Module Content

Data analysis is a process of inspecting, cleansing, transforming, and modeling data with the goal of discovering and communicating useful information, informing conclusions, and supporting decision-making. Data analysis involves many overlapping areas of study, such as descriptive statistics (concerned with summarizing information in a sample), statistical inference (concerned with inferences about a population based on properties of a sample), machine learning (concerned with performing tasks using algorithms that rely on patterns and inference), data mining (sometimes considered a subfield of machine learning and concerned with discovering patterns in large data sets), information visualization (concerned with the visual representations of abstract data to reinforce human cognition), and several other areas. See this interesting review for comments about the related term data science.

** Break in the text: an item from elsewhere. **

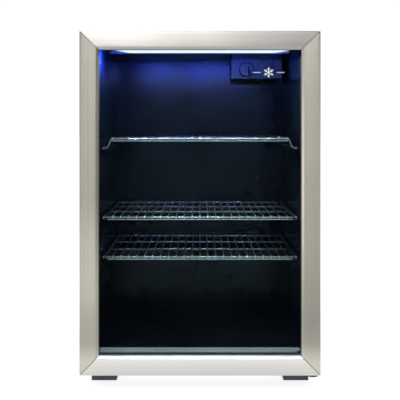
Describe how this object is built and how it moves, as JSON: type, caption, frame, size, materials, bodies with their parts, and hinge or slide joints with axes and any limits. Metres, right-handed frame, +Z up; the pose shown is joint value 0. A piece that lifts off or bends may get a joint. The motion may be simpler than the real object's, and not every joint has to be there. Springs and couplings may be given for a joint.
{
  "type": "mini fridge",
  "caption": "Compact free-standing beverage cooler with a framed double-glazed door hinged on the right, wire shelves, a lit black liner and a rear compressor and condenser.",
  "frame": {"origin": "centre of the footprint on the floor", "axes": "+Z up, -Y towards the person at the door, +X towards the hinge side"},
  "size_m": [0.445, 0.5, 0.667],
  "materials": {
    "brushed_stainless": "brushed",
    "frame_plastic": "satin",
    "door_glass": "clear, faint grey-green tint",
    "spacer_metal": "satin",
    "gasket_rubber": "matt",
    "bush_nylon": "satin",
    "shell_paint": "fine textured black paint",
    "bare_sheet": "zinc-coated sheet",
    "liner_plastic": "gloss black",
    "foam": "rigid foam",
    "sill_plastic": "satin grey",
    "evaporator_metal": "mill",
    "tray_plastic": "satin",
    "led_board": "white solder mask",
    "lens_plastic": "frosted, lit",
    "control_metal": "plated",
    "knob_plastic": "satin black",
    "hinge_steel": "bright zinc",
    "compressor_paint": "satin black enamel",
    "rubber": "matt",
    "copper": "drawn copper",
    "foot_plastic": "satin charcoal",
    "shelf_wire": "dark plated wire"
  },
  "bodies": {
    "cabinet": {"cabinet_shell": "shell_paint", "back_panel": "bare_sheet", "base_pan": "bare_sheet", "front_rail": "shell_paint", "bay_panel": "bare_sheet", "inner_liner": "liner_plastic", "foam_insulation": "foam", "sill_trim": "sill_plastic", "evaporator_plate": "evaporator_metal", "drain_trough": "liner_plastic", "drain_tube": "tray_plastic", "drip_tray": "tray_plastic", "light_housing": "liner_plastic", "led_board": "led_board", "light_lens": "lens_plastic", "thermostat_housing": "liner_plastic", "thermostat_body": "control_metal", "switch_body": "knob_plastic", "upper_hinge_plate": "hinge_steel", "upper_hinge_pin": "hinge_steel", "lower_hinge_plate": "hinge_steel", "lower_hinge_pin": "hinge_steel", "hinge_cover": "frame_plastic", "hinge_screws": "hinge_steel", "compressor_shell": "compressor_paint", "compressor_base": "compressor_paint", "compressor_mounts": "rubber", "mount_bolts": "hinge_steel", "relay_cover": "knob_plastic", "condenser_tube": "compressor_paint", "condenser_wires": "compressor_paint", "condenser_brackets": "knob_plastic", "filter_drier": "copper", "suction_line": "copper", "discharge_line": "copper", "cord_gland": "knob_plastic", "front_foot_left": "foot_plastic", "front_foot_right": "foot_plastic", "rear_feet": "foot_plastic", "wall_spacers": "knob_plastic", "rear_screws": "hinge_steel"},
    "door": {"trim_top": "brushed_stainless", "trim_bottom": "brushed_stainless", "trim_left": "brushed_stainless", "trim_right": "brushed_stainless", "door_frame": "frame_plastic", "outer_glass": "door_glass", "inner_glass": "door_glass", "glass_spacer": "spacer_metal", "door_gasket": "gasket_rubber", "upper_bush": "bush_nylon", "lower_bush": "bush_nylon"},
    "top_shelf": {"shelf_top": "shelf_wire"},
    "middle_shelf": {"shelf_middle": "shelf_wire"},
    "lower_shelf": {"shelf_lower": "shelf_wire"},
    "thermostat_dial": {"thermostat_knob": "knob_plastic", "thermostat_spindle": "control_metal"},
    "light_switch": {"light_rocker": "knob_plastic"}
  },
  "joints": [
    {"name": "door_swing", "type": "hinge", "parent": "cabinet", "child": "door", "pos_m": [0.212, -0.216, 0.343], "axis": [0, 0, 1], "range_deg": [0, 110]},
    {"name": "top_shelf_slide", "type": "slide", "parent": "cabinet", "child": "top_shelf", "axis": [0, -1, 0], "range_m": [0, 0.02]},
    {"name": "middle_shelf_slide", "type": "slide", "parent": "cabinet", "child": "middle_shelf", "axis": [0, -1, 0], "range_m": [0, 0.02]},
    {"name": "lower_shelf_slide", "type": "slide", "parent": "cabinet", "child": "lower_shelf", "axis": [0, -1, 0], "range_m": [0, 0.02]},
    {"name": "thermostat_turn", "type": "hinge", "parent": "cabinet", "child": "thermostat_dial", "pos_m": [0.104, 0.076, 0.61], "axis": [0, -1, 0], "range_deg": [-270, 0]},
    {"name": "light_rock", "type": "hinge", "parent": "cabinet", "child": "light_switch", "pos_m": [0.154, 0.08, 0.61], "axis": [1, 0, 0], "range_deg": [-16, 0]}
  ]
}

Geometry is concerned with questions of shape, size, relative position of figures, isometry, and the properties of space. It underlies much of data analysis, as can be seen from textbooks such as those by [Kendall], [Le Roux], [Kirby], [Tossdorff], [Hartmann], [Outot], [Tierny], [Edelsbrunner], [Patrangenaru], [Biau], [Wichura], [Dryden]. The recent online textbook Mathematical Foundations for Data Analysis by Jeff M. Phillips again emphasizes the importance of a geometric understanding of techniques when applying them to data analysis.

This module focuses on some geometric methods used in data analysis. It covers the geometric and algorithmic aspects of these methods, as well as their implementation as Python code on Linux computers, and their application to a range of different types of data. The first half of the course emphasizes geometric aspects of classical techniques such as least squares fitting, principal component analysis, hierarchical clustering, nearest neighbour searching, and the Johnson-Lindenstrauss Theorem for dimensionality reduction. The second half of the course covers more recent techniques that have been developed over the last two or three decades, and emphasizes topological aspects as well as geometric aspects. The second half of the course makes use of R interfaces to Python Mapper and to efficient C++ routines for persistent homology.

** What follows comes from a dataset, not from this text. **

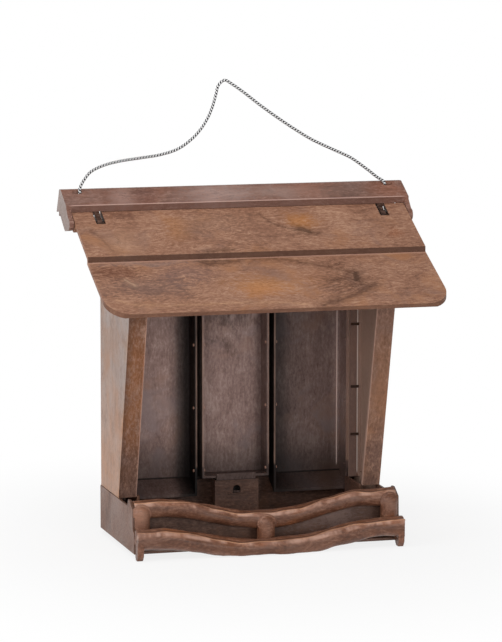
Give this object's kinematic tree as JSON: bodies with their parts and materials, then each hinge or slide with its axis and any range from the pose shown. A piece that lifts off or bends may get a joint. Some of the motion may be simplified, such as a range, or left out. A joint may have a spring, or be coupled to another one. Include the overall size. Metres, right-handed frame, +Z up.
{
  "type": "hopper bird feeder",
  "caption": "Flat-backed hopper bird feeder in wood-effect plastic, with a lifting stepped roof, a ridge cap on a cord, inner bays and a tray with log perch rails.",
  "frame": {"origin": "centre of the footprint at the level of the feet, under the middle of the body's depth; the hanging cord isn't counted", "axes": "+X to the right seen from the front, +Y towards the flat back, +Z up"},
  "size_m": [0.282, 0.1574, 0.3621],
  "materials": {
    "roof_brown": "mottled wood-effect moulding",
    "cap_brown": "mottled wood-effect moulding",
    "wall_brown": "wood-effect moulding with faint grain",
    "bay_brown": "dark moulding",
    "tray_brown": "wood-effect moulding with faint grain",
    "rail_brown": "satin log-like moulding",
    "steel": "plain",
    "cord_grey": "braided, black and grey-white"
  },
  "bodies": {
    "house": {"tray": "tray_brown", "latch_box": "tray_brown", "upper_rail": "rail_brown", "lower_rail": "rail_brown", "left_stub": "rail_brown", "centre_stub": "rail_brown", "right_stub": "rail_brown", "back_wall": "wall_brown", "left_bay": "bay_brown", "centre_bay": "bay_brown", "right_bay": "bay_brown", "snap_tongue": "bay_brown", "left_wall": "wall_brown", "right_wall": "wall_brown", "left_wall_clips": "bay_brown", "right_wall_clips": "bay_brown", "ridge_cap": "cap_brown", "cap_screws": "steel", "left_hinge_hook": "cap_brown", "right_hinge_hook": "cap_brown", "hanging_cord": "cord_grey", "left_cord_knot": "cord_grey", "right_cord_knot": "cord_grey"},
    "roof": {"roof_panel": "roof_brown", "left_hinge_bar": "steel", "right_hinge_bar": "steel", "left_pivot_pin": "steel", "right_pivot_pin": "steel"}
  },
  "joints": [
    {"name": "roof_hinge", "type": "hinge", "parent": "house", "child": "roof", "pos_m": [0, 0.0387, 0.2524], "axis": [-1, 0, 0], "range_deg": [0, 105]}
  ]
}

Part I = CS4102: Classical Techniques (5 ECTS, first 24 lectures)
  • Least Squares Fitting
  • Principal Component Analysis
  • Hierarchical Clustering and Persistence
  • Nearest Neighbours and the Johnson–Lindenstrauss Theorem
Part II = CS4102: Topological Data Analysis (5 ECTS, second 24 lectures)
  • Topological Preliminaries
  • Mapper Clustering
  • Persistent Homology

Module Coordinates

Module Assessment

Part I will be assessed by a 2-hour written exam (52%) and three continuous assessment assignments (16% each).

Part II will be assessed by a 2-hour written exam (50%) and two continuous assessment assignments (25% each).

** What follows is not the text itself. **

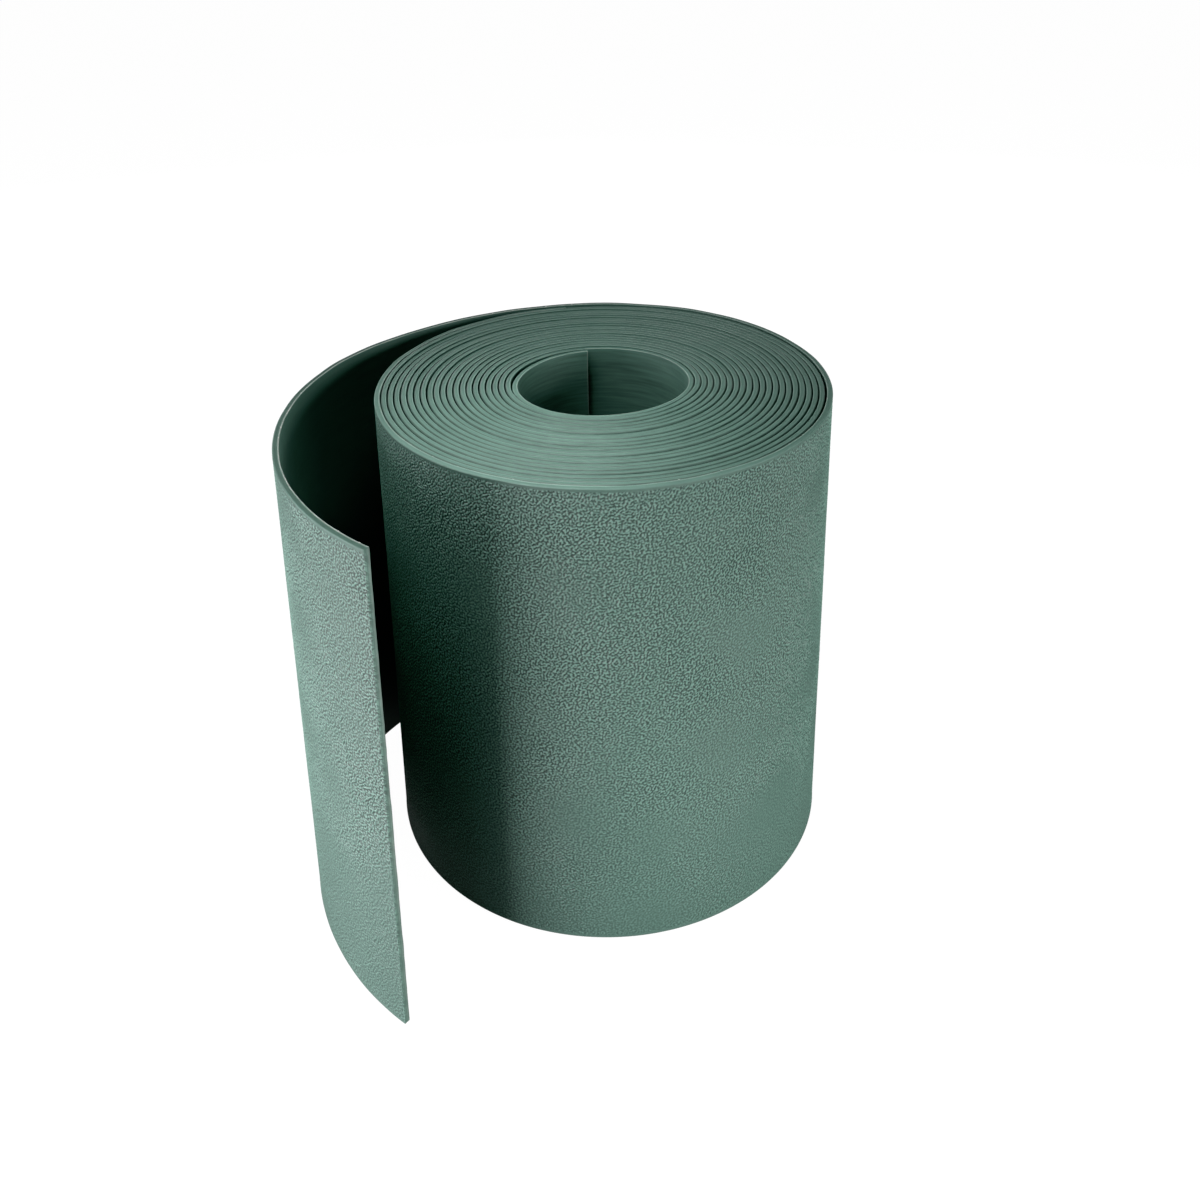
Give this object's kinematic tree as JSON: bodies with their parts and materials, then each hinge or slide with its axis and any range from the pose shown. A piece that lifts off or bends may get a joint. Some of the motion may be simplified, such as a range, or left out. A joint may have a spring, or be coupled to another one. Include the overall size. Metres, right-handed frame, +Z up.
{
  "type": "lawn edging roll",
  "caption": "Standing roll of solid plastic garden edging strip with an open core, a sprung inner end and a free outer tail that unrolls.",
  "frame": {"origin": "axis of the coil at the base plane it stands on", "axes": "+Z up along the coil axis, +Y towards the side where the tail leaves the coil, +X to the right seen from the front; the tail comes round the -X side to the front"},
  "size_m": [0.2584, 0.268, 0.235],
  "materials": {
    "strip": "dull green polyethylene, pebble grain outside, smooth inside"
  },
  "bodies": {
    "turn_22": {"turn_22": "strip"},
    "turn_21": {"turn_21": "strip"},
    "turn_20": {"turn_20": "strip"},
    "turn_19": {"turn_19": "strip"},
    "turn_18": {"turn_18": "strip"},
    "turn_17": {"turn_17": "strip"},
    "turn_16": {"turn_16": "strip"},
    "turn_15": {"turn_15": "strip"},
    "turn_14": {"turn_14": "strip"},
    "turn_13": {"turn_13": "strip"},
    "turn_12": {"turn_12": "strip"},
    "turn_11": {"turn_11": "strip"},
    "turn_10": {"turn_10": "strip"},
    "turn_09": {"turn_09": "strip"},
    "turn_08": {"turn_08": "strip"},
    "turn_07": {"turn_07": "strip"},
    "turn_06": {"turn_06": "strip"},
    "turn_05": {"turn_05": "strip"},
    "turn_04": {"turn_04": "strip"},
    "turn_03": {"turn_03": "strip"},
    "turn_02": {"turn_02": "strip"},
    "turn_01": {"turn_01": "strip"},
    "core_end_1": {"core_end_1": "strip"},
    "core_end_2": {"core_end_2": "strip"},
    "core_end_3": {"core_end_3": "strip"},
    "core_end_4": {"core_end_4": "strip"},
    "tail_01": {"tail_01": "strip"},
    "tail_02": {"tail_02": "strip"},
    "tail_03": {"tail_03": "strip"},
    "tail_04": {"tail_04": "strip"},
    "tail_05": {"tail_05": "strip"},
    "tail_06": {"tail_06": "strip"},
    "tail_07": {"tail_07": "strip"},
    "tail_08": {"tail_08": "strip"},
    "tail_09": {"tail_09": "strip"},
    "tail_10": {"tail_10": "strip"},
    "tail_11": {"tail_11": "strip"},
    "tail_12": {"tail_12": "strip"},
    "tail_13": {"tail_13": "strip"},
    "tail_14": {"tail_14": "strip"},
    "tail_15": {"tail_15": "strip"},
    "tail_16": {"tail_16": "strip"},
    "tail_17": {"tail_17": "strip"},
    "tail_18": {"tail_18": "strip"},
    "tail_19": {"tail_19": "strip"},
    "tail_20": {"tail_20": "strip"}
  },
  "joints": [
    {"name": "tail_flex_01", "type": "hinge", "parent": "turn_22", "child": "tail_01", "pos_m": [0.00846, 0.11089, 0.1175], "axis": [0, 0, -1], "range_deg": [0, 3.9]},
    {"name": "tail_flex_02", "type": "hinge", "parent": "tail_01", "child": "tail_02", "pos_m": [-0.01032, 0.11102, 0.1175], "axis": [0, 0, -1], "range_deg": [0, 4.2]},
    {"name": "tail_flex_03", "type": "hinge", "parent": "tail_02", "child": "tail_03", "pos_m": [-0.0289, 0.10831, 0.1175], "axis": [0, 0, -1], "range_deg": [-2, 4.4]},
    {"name": "tail_flex_04", "type": "hinge", "parent": "tail_03", "child": "tail_04", "pos_m": [-0.04696, 0.10312, 0.1175], "axis": [0, 0, -1], "range_deg": [-3.2, 4.7]},
    {"name": "tail_flex_05", "type": "hinge", "parent": "tail_04", "child": "tail_05", "pos_m": [-0.06424, 0.09575, 0.1175], "axis": [0, 0, -1], "range_deg": [-3.2, 5.1]},
    {"name": "tail_flex_06", "type": "hinge", "parent": "tail_05", "child": "tail_06", "pos_m": [-0.08055, 0.08641, 0.1175], "axis": [0, 0, -1], "range_deg": [-2.8, 5.9]},
    {"name": "tail_flex_07", "type": "hinge", "parent": "tail_06", "child": "tail_07", "pos_m": [-0.09565, 0.07523, 0.1175], "axis": [0, 0, -1], "range_deg": [-2.4, 6.7]},
    {"name": "tail_flex_08", "type": "hinge", "parent": "tail_07", "child": "tail_08", "pos_m": [-0.10929, 0.06231, 0.1175], "axis": [0, 0, -1], "range_deg": [-2.2, 7.2]},
    {"name": "tail_flex_09", "type": "hinge", "parent": "tail_08", "child": "tail_09", "pos_m": [-0.12116, 0.04775, 0.1175], "axis": [0, 0, -1], "range_deg": [-1.8, 7.6]},
    {"name": "tail_flex_10", "type": "hinge", "parent": "tail_09", "child": "tail_10", "pos_m": [-0.13095, 0.03172, 0.1175], "axis": [0, 0, -1], "range_deg": [-1.5, 7.8]},
    {"name": "tail_flex_11", "type": "hinge", "parent": "tail_10", "child": "tail_11", "pos_m": [-0.13838, 0.01447, 0.1175], "axis": [0, 0, -1], "range_deg": [-1.4, 7.7]},
    {"name": "tail_flex_12", "type": "hinge", "parent": "tail_11", "child": "tail_12", "pos_m": [-0.14329, -0.00366, 0.1175], "axis": [0, 0, -1], "range_deg": [-1.5, 7.2]},
    {"name": "tail_flex_13", "type": "hinge", "parent": "tail_12", "child": "tail_13", "pos_m": [-0.14568, -0.0223, 0.1175], "axis": [0, 0, -1], "range_deg": [-2, 6.8]},
    {"name": "tail_flex_14", "type": "hinge", "parent": "tail_13", "child": "tail_14", "pos_m": [-0.14564, -0.04109, 0.1175], "axis": [0, 0, -1], "range_deg": [-2.3, 6.5]},
    {"name": "tail_flex_15", "type": "hinge", "parent": "tail_14", "child": "tail_15", "pos_m": [-0.14332, -0.05973, 0.1175], "axis": [0, 0, -1], "range_deg": [-2.6, 6.4]},
    {"name": "tail_flex_16", "type": "hinge", "parent": "tail_15", "child": "tail_16", "pos_m": [-0.13882, -0.07797, 0.1175], "axis": [0, 0, -1], "range_deg": [-2.6, 6.5]},
    {"name": "tail_flex_17", "type": "hinge", "parent": "tail_16", "child": "tail_17", "pos_m": [-0.13221, -0.09556, 0.1175], "axis": [0, 0, -1], "range_deg": [-2.4, 6.6]},
    {"name": "tail_flex_18", "type": "hinge", "parent": "tail_17", "child": "tail_18", "pos_m": [-0.12354, -0.11223, 0.1175], "axis": [0, 0, -1], "range_deg": [-2.3, 6.8]},
    {"name": "tail_flex_19", "type": "hinge", "parent": "tail_18", "child": "tail_19", "pos_m": [-0.11287, -0.12769, 0.1175], "axis": [0, 0, -1], "range_deg": [-2.1, 6.9]},
    {"name": "tail_flex_20", "type": "hinge", "parent": "tail_19", "child": "tail_20", "pos_m": [-0.10033, -0.14169, 0.1175], "axis": [0, 0, -1], "range_deg": [-2, 7]},
    {"name": "core_flex_1", "type": "hinge", "parent": "turn_01", "child": "core_end_1", "pos_m": [-0.03959, -0.01469, 0.1175], "axis": [0, 0, -1], "range_deg": [0, 8]},
    {"name": "core_flex_2", "type": "hinge", "parent": "core_end_1", "child": "core_end_2", "pos_m": [-0.04149, 0.00303, 0.1175], "axis": [0, 0, -1], "range_deg": [0, 8]},
    {"name": "core_flex_3", "type": "hinge", "parent": "core_end_2", "child": "core_end_3", "pos_m": [-0.03574, 0.01997, 0.1175], "axis": [0, 0, -1], "range_deg": [0, 8]},
    {"name": "core_flex_4", "type": "hinge", "parent": "core_end_3", "child": "core_end_4", "pos_m": [-0.02406, 0.03352, 0.1175], "axis": [0, 0, -1], "range_deg": [0, 8]},
    {"name": "turn_slide_21", "type": "slide", "parent": "turn_22", "child": "turn_21", "axis": [0, 0, 1], "range_m": [0, 0.004]},
    {"name": "turn_slide_20", "type": "slide", "parent": "turn_21", "child": "turn_20", "axis": [0, 0, 1], "range_m": [0, 0.004]},
    {"name": "turn_slide_19", "type": "slide", "parent": "turn_20", "child": "turn_19", "axis": [0, 0, 1], "range_m": [0, 0.004]},
    {"name": "turn_slide_18", "type": "slide", "parent": "turn_19", "child": "turn_18", "axis": [0, 0, 1], "range_m": [0, 0.004]},
    {"name": "turn_slide_17", "type": "slide", "parent": "turn_18", "child": "turn_17", "axis": [0, 0, 1], "range_m": [0, 0.004]},
    {"name": "turn_slide_16", "type": "slide", "parent": "turn_17", "child": "turn_16", "axis": [0, 0, 1], "range_m": [0, 0.004]},
    {"name": "turn_slide_15", "type": "slide", "parent": "turn_16", "child": "turn_15", "axis": [0, 0, 1], "range_m": [0, 0.004]},
    {"name": "turn_slide_14", "type": "slide", "parent": "turn_15", "child": "turn_14", "axis": [0, 0, 1], "range_m": [0, 0.004]},
    {"name": "turn_slide_13", "type": "slide", "parent": "turn_14", "child": "turn_13", "axis": [0, 0, 1], "range_m": [0, 0.004]},
    {"name": "turn_slide_12", "type": "slide", "parent": "turn_13", "child": "turn_12", "axis": [0, 0, 1], "range_m": [0, 0.004]},
    {"name": "turn_slide_11", "type": "slide", "parent": "turn_12", "child": "turn_11", "axis": [0, 0, 1], "range_m": [0, 0.004]},
    {"name": "turn_slide_10", "type": "slide", "parent": "turn_11", "child": "turn_10", "axis": [0, 0, 1], "range_m": [0, 0.004]},
    {"name": "turn_slide_09", "type": "slide", "parent": "turn_10", "child": "turn_09", "axis": [0, 0, 1], "range_m": [0, 0.004]},
    {"name": "turn_slide_08", "type": "slide", "parent": "turn_09", "child": "turn_08", "axis": [0, 0, 1], "range_m": [0, 0.004]},
    {"name": "turn_slide_07", "type": "slide", "parent": "turn_08", "child": "turn_07", "axis": [0, 0, 1], "range_m": [0, 0.004]},
    {"name": "turn_slide_06", "type": "slide", "parent": "turn_07", "child": "turn_06", "axis": [0, 0, 1], "range_m": [0, 0.004]},
    {"name": "turn_slide_05", "type": "slide", "parent": "turn_06", "child": "turn_05", "axis": [0, 0, 1], "range_m": [0, 0.004]},
    {"name": "turn_slide_04", "type": "slide", "parent": "turn_05", "child": "turn_04", "axis": [0, 0, 1], "range_m": [0, 0.004]},
    {"name": "turn_slide_03", "type": "slide", "parent": "turn_04", "child": "turn_03", "axis": [0, 0, 1], "range_m": [0, 0.004]},
    {"name": "turn_slide_02", "type": "slide", "parent": "turn_03", "child": "turn_02", "axis": [0, 0, 1], "range_m": [0, 0.004]},
    {"name": "turn_slide_01", "type": "slide", "parent": "turn_02", "child": "turn_01", "axis": [0, 0, 1], "range_m": [0, 0.004]}
  ],
  "couplings": [
    {"joint": "core_flex_2", "follows": "core_flex_1", "ratio": 1},
    {"joint": "core_flex_3", "follows": "core_flex_1", "ratio": 1},
    {"joint": "core_flex_4", "follows": "core_flex_1", "ratio": 1},
    {"joint": "turn_slide_20", "follows": "turn_slide_21", "ratio": 1},
    {"joint": "turn_slide_19", "follows": "turn_slide_21", "ratio": 1},
    {"joint": "turn_slide_18", "follows": "turn_slide_21", "ratio": 1},
    {"joint": "turn_slide_17", "follows": "turn_slide_21", "ratio": 1},
    {"joint": "turn_slide_16", "follows": "turn_slide_21", "ratio": 1},
    {"joint": "turn_slide_15", "follows": "turn_slide_21", "ratio": 1},
    {"joint": "turn_slide_14", "follows": "turn_slide_21", "ratio": 1},
    {"joint": "turn_slide_13", "follows": "turn_slide_21", "ratio": 1},
    {"joint": "turn_slide_12", "follows": "turn_slide_21", "ratio": 1},
    {"joint": "turn_slide_11", "follows": "turn_slide_21", "ratio": 1},
    {"joint": "turn_slide_10", "follows": "turn_slide_21", "ratio": 1},
    {"joint": "turn_slide_09", "follows": "turn_slide_21", "ratio": 1},
    {"joint": "turn_slide_08", "follows": "turn_slide_21", "ratio": 1},
    {"joint": "turn_slide_07", "follows": "turn_slide_21", "ratio": 1},
    {"joint": "turn_slide_06", "follows": "turn_slide_21", "ratio": 1},
    {"joint": "turn_slide_05", "follows": "turn_slide_21", "ratio": 1},
    {"joint": "turn_slide_04", "follows": "turn_slide_21", "ratio": 1},
    {"joint": "turn_slide_03", "follows": "turn_slide_21", "ratio": 1},
    {"joint": "turn_slide_02", "follows": "turn_slide_21", "ratio": 1},
    {"joint": "turn_slide_01", "follows": "turn_slide_21", "ratio": 1}
  ]
}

Each exam will consist of four questions, with full marks for four correct answers.

Each assignment will consist of a data analysis problem that needs to be tackled using the Python programming language or the R programming environment, and submitted (by email to both lecturers) as a PDF document.

Supplementary Material and News

Homework results are here.

Emil's Lecture Notes

These will be posted here.

Exam Details

Exam hints/help for MA500/CS4102/CS4103 exams can be found here and here.

Lecture Notes

Lecture Notes
(Click number to download notes for the lecture.)

Lecture Summaries
1
Video of the lecture.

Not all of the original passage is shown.